[Exercise details] Please set down exactly the lines of the listing below from the line containing "green = mature_green" through the line containing "shown = obj.evaluated_get(depsgraph)", both lines included, leaving out all other lines.

[Object modeling scripts]
-----

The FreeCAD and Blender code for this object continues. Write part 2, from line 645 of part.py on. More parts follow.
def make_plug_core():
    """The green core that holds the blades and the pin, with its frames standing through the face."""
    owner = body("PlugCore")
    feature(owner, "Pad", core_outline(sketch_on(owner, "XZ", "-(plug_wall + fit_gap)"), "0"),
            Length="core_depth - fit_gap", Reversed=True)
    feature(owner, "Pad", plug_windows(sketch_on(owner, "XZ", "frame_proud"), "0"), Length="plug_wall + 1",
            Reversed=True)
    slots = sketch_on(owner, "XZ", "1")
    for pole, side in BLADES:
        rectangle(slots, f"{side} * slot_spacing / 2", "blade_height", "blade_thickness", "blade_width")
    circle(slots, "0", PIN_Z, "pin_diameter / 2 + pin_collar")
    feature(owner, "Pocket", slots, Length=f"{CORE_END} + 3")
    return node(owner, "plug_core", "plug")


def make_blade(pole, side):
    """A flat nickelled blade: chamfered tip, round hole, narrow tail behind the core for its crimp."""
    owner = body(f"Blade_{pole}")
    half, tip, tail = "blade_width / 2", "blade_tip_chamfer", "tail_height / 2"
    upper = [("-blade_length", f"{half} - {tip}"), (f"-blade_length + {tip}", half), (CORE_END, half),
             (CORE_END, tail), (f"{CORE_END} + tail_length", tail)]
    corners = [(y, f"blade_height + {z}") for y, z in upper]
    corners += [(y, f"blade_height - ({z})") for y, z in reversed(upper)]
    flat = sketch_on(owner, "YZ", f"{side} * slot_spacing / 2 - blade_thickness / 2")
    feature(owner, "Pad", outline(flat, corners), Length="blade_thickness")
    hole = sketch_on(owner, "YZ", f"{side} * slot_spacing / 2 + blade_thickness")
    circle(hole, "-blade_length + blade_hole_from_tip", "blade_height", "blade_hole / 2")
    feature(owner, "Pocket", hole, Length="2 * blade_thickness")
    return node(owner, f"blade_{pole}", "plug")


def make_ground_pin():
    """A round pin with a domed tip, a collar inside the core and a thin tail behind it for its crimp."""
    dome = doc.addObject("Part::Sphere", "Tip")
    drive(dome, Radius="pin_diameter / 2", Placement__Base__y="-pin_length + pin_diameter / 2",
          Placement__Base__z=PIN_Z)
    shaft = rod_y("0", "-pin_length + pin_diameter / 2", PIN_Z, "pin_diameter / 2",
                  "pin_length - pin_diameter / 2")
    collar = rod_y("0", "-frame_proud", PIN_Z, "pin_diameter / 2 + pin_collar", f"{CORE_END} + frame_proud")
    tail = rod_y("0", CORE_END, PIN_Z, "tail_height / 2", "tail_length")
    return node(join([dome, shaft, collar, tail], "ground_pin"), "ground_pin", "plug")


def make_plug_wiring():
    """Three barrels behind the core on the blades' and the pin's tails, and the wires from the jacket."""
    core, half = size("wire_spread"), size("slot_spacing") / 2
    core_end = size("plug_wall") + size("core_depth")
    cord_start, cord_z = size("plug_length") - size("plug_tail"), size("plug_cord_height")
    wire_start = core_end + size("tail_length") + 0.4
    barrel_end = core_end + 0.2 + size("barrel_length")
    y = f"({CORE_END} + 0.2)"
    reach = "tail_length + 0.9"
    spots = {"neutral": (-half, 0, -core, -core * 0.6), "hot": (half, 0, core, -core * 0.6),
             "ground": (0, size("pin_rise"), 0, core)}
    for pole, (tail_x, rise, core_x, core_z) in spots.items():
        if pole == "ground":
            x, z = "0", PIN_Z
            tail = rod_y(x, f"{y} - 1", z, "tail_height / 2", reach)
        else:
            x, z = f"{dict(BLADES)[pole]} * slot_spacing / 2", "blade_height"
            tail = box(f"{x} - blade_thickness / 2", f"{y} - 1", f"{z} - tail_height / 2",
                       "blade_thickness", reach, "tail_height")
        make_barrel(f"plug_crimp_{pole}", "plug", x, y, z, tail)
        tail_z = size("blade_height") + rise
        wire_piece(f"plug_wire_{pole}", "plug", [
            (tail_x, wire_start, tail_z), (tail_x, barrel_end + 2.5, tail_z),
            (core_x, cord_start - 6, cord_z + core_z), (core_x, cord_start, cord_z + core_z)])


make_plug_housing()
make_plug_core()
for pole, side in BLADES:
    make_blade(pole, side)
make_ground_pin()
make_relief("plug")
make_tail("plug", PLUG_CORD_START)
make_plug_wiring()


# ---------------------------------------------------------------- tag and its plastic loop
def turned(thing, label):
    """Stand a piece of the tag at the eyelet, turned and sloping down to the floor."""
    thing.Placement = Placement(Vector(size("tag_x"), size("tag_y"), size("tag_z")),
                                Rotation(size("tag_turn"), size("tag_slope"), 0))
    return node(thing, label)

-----

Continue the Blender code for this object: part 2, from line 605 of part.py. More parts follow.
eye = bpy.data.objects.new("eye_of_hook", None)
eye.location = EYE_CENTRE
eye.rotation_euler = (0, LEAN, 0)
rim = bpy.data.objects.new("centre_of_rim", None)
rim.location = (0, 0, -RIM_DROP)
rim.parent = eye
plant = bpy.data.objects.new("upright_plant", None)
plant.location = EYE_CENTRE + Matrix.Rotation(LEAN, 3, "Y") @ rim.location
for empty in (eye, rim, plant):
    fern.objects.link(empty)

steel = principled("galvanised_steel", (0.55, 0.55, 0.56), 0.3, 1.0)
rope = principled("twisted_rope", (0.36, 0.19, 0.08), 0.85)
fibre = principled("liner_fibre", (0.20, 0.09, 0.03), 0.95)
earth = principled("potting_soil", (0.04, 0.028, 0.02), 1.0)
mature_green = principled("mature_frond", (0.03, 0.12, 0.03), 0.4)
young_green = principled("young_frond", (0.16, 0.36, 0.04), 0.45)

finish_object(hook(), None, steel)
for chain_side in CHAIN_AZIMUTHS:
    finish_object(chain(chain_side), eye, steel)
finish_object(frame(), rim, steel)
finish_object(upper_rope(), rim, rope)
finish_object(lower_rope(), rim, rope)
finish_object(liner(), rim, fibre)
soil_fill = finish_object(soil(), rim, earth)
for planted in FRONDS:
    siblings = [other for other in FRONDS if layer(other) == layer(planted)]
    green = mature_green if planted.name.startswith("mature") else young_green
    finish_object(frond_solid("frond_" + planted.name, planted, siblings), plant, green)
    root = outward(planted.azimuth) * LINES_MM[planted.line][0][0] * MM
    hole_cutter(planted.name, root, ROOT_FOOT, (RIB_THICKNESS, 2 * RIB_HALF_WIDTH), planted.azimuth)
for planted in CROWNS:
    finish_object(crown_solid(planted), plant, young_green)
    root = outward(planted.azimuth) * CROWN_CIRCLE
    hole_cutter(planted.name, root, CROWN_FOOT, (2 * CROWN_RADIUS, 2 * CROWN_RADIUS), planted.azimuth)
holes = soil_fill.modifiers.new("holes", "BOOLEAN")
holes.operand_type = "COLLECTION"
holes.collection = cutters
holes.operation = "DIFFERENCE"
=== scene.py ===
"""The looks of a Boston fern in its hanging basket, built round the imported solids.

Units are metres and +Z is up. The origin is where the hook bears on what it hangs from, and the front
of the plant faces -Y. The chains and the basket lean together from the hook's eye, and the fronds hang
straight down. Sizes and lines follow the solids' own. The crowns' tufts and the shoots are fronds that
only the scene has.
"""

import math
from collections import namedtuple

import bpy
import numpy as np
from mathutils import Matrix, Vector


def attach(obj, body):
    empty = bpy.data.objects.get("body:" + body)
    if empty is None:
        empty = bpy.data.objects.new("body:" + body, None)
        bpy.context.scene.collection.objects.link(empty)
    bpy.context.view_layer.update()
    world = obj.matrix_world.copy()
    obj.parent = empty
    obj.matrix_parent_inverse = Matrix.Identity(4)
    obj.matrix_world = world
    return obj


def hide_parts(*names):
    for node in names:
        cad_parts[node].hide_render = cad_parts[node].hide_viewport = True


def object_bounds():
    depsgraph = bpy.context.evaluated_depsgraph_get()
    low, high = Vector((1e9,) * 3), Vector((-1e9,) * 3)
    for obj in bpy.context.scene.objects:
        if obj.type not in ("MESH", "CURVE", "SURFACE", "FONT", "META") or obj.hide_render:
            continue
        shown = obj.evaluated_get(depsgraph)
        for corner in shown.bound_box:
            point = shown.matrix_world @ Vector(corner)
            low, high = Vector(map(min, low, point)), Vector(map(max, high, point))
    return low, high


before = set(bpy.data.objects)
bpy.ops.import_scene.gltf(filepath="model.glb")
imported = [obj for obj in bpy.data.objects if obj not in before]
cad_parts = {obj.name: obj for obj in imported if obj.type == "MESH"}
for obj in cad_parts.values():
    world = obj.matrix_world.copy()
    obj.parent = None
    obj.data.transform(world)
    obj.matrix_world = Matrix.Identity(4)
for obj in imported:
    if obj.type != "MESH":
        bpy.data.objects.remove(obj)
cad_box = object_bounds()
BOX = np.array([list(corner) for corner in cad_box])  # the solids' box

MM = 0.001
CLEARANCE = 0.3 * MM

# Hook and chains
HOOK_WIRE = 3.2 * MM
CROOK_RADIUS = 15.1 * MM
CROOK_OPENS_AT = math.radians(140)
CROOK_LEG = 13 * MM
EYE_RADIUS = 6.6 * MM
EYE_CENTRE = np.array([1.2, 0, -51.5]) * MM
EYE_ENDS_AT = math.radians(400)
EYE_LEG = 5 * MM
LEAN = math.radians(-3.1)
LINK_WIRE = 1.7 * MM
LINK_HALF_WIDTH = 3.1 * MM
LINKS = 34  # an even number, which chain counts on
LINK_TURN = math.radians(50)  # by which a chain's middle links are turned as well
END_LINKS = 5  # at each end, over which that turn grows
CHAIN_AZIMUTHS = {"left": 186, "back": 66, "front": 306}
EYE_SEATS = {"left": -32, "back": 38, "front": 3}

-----

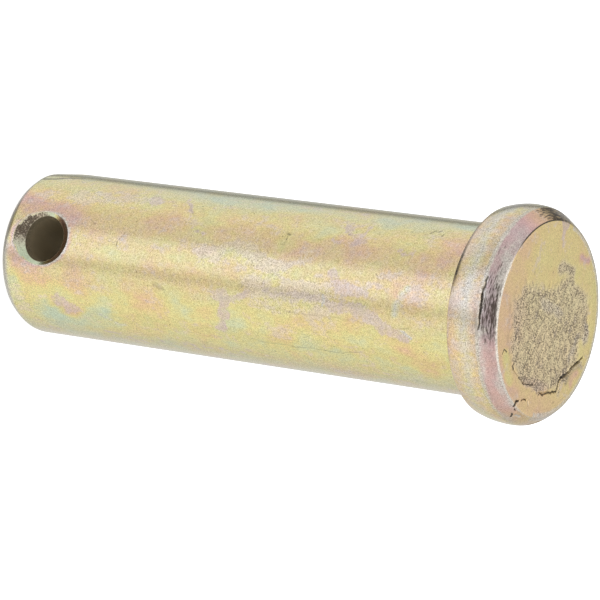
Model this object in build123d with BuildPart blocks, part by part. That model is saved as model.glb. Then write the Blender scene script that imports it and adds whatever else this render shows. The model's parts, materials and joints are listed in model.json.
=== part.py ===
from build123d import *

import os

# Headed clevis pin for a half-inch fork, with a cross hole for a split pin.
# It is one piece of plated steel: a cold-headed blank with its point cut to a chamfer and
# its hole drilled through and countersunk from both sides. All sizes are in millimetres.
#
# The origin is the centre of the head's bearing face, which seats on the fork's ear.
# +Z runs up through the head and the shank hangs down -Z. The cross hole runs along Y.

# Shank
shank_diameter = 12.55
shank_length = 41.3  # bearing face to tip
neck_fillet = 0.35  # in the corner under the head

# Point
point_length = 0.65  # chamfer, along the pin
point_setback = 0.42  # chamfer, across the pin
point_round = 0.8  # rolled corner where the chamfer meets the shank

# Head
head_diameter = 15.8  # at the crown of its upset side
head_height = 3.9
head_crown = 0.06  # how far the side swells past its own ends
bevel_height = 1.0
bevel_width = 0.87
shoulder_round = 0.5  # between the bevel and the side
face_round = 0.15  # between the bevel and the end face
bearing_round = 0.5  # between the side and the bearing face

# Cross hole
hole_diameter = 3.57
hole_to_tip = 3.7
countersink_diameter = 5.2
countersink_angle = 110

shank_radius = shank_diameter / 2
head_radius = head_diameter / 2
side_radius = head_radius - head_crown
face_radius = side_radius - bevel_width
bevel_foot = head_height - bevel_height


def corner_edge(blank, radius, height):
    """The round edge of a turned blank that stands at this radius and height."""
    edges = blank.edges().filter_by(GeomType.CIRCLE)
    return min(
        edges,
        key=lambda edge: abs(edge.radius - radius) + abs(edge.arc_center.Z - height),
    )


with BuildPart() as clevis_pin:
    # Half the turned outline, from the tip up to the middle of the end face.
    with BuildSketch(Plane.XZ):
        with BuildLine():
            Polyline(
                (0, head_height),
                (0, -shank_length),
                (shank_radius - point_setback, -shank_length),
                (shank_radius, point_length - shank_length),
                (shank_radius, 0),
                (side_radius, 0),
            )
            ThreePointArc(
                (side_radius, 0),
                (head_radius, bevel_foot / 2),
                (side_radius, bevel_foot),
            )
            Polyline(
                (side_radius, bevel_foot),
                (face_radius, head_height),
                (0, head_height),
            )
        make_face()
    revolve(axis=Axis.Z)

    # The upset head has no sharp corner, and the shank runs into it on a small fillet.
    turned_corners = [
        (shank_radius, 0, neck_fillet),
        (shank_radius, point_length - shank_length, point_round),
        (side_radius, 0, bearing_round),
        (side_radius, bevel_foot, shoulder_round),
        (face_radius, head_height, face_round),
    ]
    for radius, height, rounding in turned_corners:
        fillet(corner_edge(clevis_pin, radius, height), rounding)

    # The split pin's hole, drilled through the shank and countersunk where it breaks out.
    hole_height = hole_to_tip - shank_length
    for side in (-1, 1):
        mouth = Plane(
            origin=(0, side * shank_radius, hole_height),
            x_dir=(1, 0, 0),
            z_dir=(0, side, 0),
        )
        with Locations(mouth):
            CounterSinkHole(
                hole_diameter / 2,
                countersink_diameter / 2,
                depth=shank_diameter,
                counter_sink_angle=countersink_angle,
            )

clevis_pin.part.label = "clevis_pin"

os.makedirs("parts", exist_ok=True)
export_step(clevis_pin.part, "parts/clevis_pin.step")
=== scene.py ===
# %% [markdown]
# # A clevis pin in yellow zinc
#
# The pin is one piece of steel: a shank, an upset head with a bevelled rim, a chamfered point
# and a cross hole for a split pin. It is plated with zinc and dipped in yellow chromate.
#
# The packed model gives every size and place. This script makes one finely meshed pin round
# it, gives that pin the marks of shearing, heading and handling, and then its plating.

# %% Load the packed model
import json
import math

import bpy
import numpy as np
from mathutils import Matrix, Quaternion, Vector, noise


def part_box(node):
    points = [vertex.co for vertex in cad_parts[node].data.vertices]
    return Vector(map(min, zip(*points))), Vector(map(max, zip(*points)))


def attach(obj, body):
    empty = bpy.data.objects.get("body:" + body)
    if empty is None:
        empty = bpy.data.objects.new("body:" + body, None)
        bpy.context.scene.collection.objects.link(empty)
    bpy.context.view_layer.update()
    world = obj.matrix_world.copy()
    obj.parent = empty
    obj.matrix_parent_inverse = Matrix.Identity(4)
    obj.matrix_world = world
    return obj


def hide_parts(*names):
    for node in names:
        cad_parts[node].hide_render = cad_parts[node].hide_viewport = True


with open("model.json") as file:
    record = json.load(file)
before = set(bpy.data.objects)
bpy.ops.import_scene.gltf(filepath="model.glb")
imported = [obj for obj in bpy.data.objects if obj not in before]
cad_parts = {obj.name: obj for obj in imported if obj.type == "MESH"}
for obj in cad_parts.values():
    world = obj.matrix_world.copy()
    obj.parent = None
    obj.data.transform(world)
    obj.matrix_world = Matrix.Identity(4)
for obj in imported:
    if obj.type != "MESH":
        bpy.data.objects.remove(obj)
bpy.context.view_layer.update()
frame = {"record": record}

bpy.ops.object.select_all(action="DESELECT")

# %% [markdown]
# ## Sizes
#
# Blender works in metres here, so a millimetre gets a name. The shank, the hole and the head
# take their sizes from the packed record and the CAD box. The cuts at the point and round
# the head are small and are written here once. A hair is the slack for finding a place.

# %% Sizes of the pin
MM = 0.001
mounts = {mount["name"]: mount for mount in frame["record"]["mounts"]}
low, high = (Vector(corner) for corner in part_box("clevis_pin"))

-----

[Worked answer]
    green = mature_green if planted.name.startswith("mature") else young_green
    finish_object(frond_solid("frond_" + planted.name, planted, siblings), plant, green)
    root = outward(planted.azimuth) * LINES_MM[planted.line][0][0] * MM
    hole_cutter(planted.name, root, ROOT_FOOT, (RIB_THICKNESS, 2 * RIB_HALF_WIDTH), planted.azimuth)
for planted in CROWNS:
    finish_object(crown_solid(planted), plant, young_green)
    root = outward(planted.azimuth) * CROWN_CIRCLE
    hole_cutter(planted.name, root, CROWN_FOOT, (2 * CROWN_RADIUS, 2 * CROWN_RADIUS), planted.azimuth)
holes = soil_fill.modifiers.new("holes", "BOOLEAN")
holes.operand_type = "COLLECTION"
holes.collection = cutters
holes.operation = "DIFFERENCE"
=== scene.py ===
"""The looks of a Boston fern in its hanging basket, built round the imported solids.

Units are metres and +Z is up. The origin is where the hook bears on what it hangs from, and the front
of the plant faces -Y. The chains and the basket lean together from the hook's eye, and the fronds hang
straight down. Sizes and lines follow the solids' own. The crowns' tufts and the shoots are fronds that
only the scene has.
"""

import math
from collections import namedtuple

import bpy
import numpy as np
from mathutils import Matrix, Vector


def attach(obj, body):
    empty = bpy.data.objects.get("body:" + body)
    if empty is None:
        empty = bpy.data.objects.new("body:" + body, None)
        bpy.context.scene.collection.objects.link(empty)
    bpy.context.view_layer.update()
    world = obj.matrix_world.copy()
    obj.parent = empty
    obj.matrix_parent_inverse = Matrix.Identity(4)
    obj.matrix_world = world
    return obj


def hide_parts(*names):
    for node in names:
        cad_parts[node].hide_render = cad_parts[node].hide_viewport = True


def object_bounds():
    depsgraph = bpy.context.evaluated_depsgraph_get()
    low, high = Vector((1e9,) * 3), Vector((-1e9,) * 3)
    for obj in bpy.context.scene.objects:
        if obj.type not in ("MESH", "CURVE", "SURFACE", "FONT", "META") or obj.hide_render:
            continue
        shown = obj.evaluated_get(depsgraph)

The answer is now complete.